I started to develop a sense of political awareness about the time that the Iranian students took over the U.S. Embassy in Tehran. I was delivering newspapers for the afternoon daily in my neighborhood. I knew that the political Zeitgeist was unpleasant, for it was the twilight years of the Carter administration. My grandparents spoke fondly of "Ronnie" and my grandfather disparaged the nightly news coverage for bias.

After entering college, my views began a centerward drift, especially after working two summers abroad in the summers of 1990 and 91. The Clinton years pushed me rightward for a while, but as the internet became more mainstream, I started to take on a more libertarian bent, perhaps of the South Park Republican variety.
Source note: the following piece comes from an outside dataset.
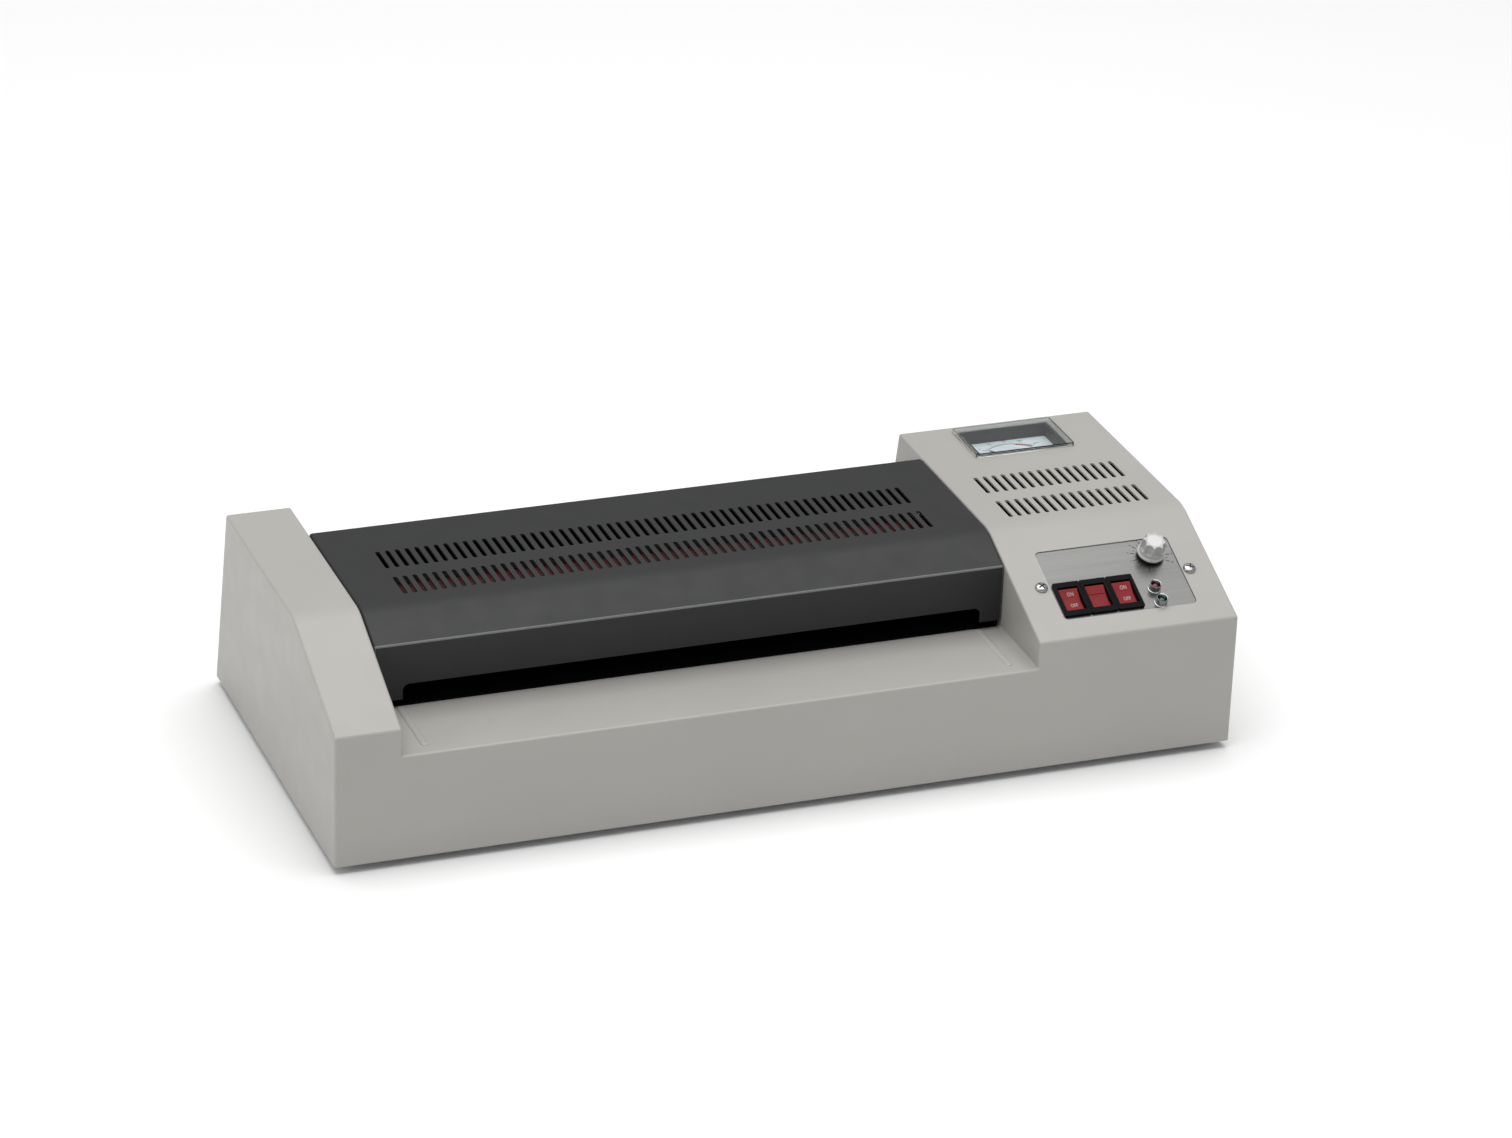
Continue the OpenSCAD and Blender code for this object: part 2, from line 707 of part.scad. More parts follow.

In some areas, I didn't quite fit the rigid mold of a conservative. Rod Dreher's writings on the Crunchy Conservative resonated with me. I had always been a strong believer in recycling. I tried to use public transportation when available. I liked adult alternative and folk music. I cringed at suburban sprawl. Going to our friends' evangelical megachurch seemed awfully awkward.

As the Clinton years drew to an end, I was starting to grow weary of the polarization. By the end of the 2004 election, I just had to unplug altogether. Political commentary seemed to be one side getting bent out of shape ove what the other side had said or written. I cut back severely on my news consumption and stopped reading political blogs altogether.

Between 2004 and 2006, I started to shift focus inward. I was in my mid-30s, feeling like an underachiever and inadequate on a lot of levels. I didn't know it at the time, but I was going through the early stages of a process that would lead me to start this blog.

The discussion of Bowenian differentiation of self in Schnarch's Passionate Marriage had a disruptive effect on the way I viewed politics. The strong emotional interlocking between two members of an emotionally gridlocked couple is similar to the polarized politics of the last 20 or so years. Neither partisan camp seems to be able to remain calm in the face of the other sides agenda.

Schnarch writes about raising the level of differentiation by "operating from the Best in yourself." That includes reaching out to the non-wounded side of someone else. To me, the central theme of Barack Obama's campaign has been grounded in this idea. He proposes a progressive agenda, not throwing it in the face of his opposition, but rather inviting them to share in the benefits it will bestow on all, not just a limited set of aggrieved classes for whom he seeks a reliable vote.

If Obama is a path to differentiation, Clinton is certainly a study in emotional fusion. Her latest incarnation, as a fighter for the working class, is a direct appeal to reptilian instincts that animate the Jacksonian tradition in American Politics. She promises not a transformation of politics, but an all out war against her political opposition. Instead of a broad political consensus and a mandate for change, she aims to rack up enough microtargeted groups to get her just past the goal line.

I can't say I'm in total agreement with all of Obama's policies. Indeed a president's ability to enact an agenda is constrained ultimately by the political makeup of the legislative branch. Promises are meaningless without the votes to back them up. I believe that the message he is running on is more likely to give him a coattail effect than Clinton. Indeed there is a worry that if she is the nominee in November, she may have a negative effect in the local races.

So with all of that said, I will be declaring myself a Democrat tomorrow at the primary and casting my vote for the Junior Senator from Illinois. Although my views on Clinton seem pretty harsh, I do not wish her ill. My disdain is for the poisoned political tradition that she wishes to perpetuate. I don't think that's what this country needs.

If you're registered to vote, and have a primary election tomorrow, by all means get out and vote, regardless of which candidate you support.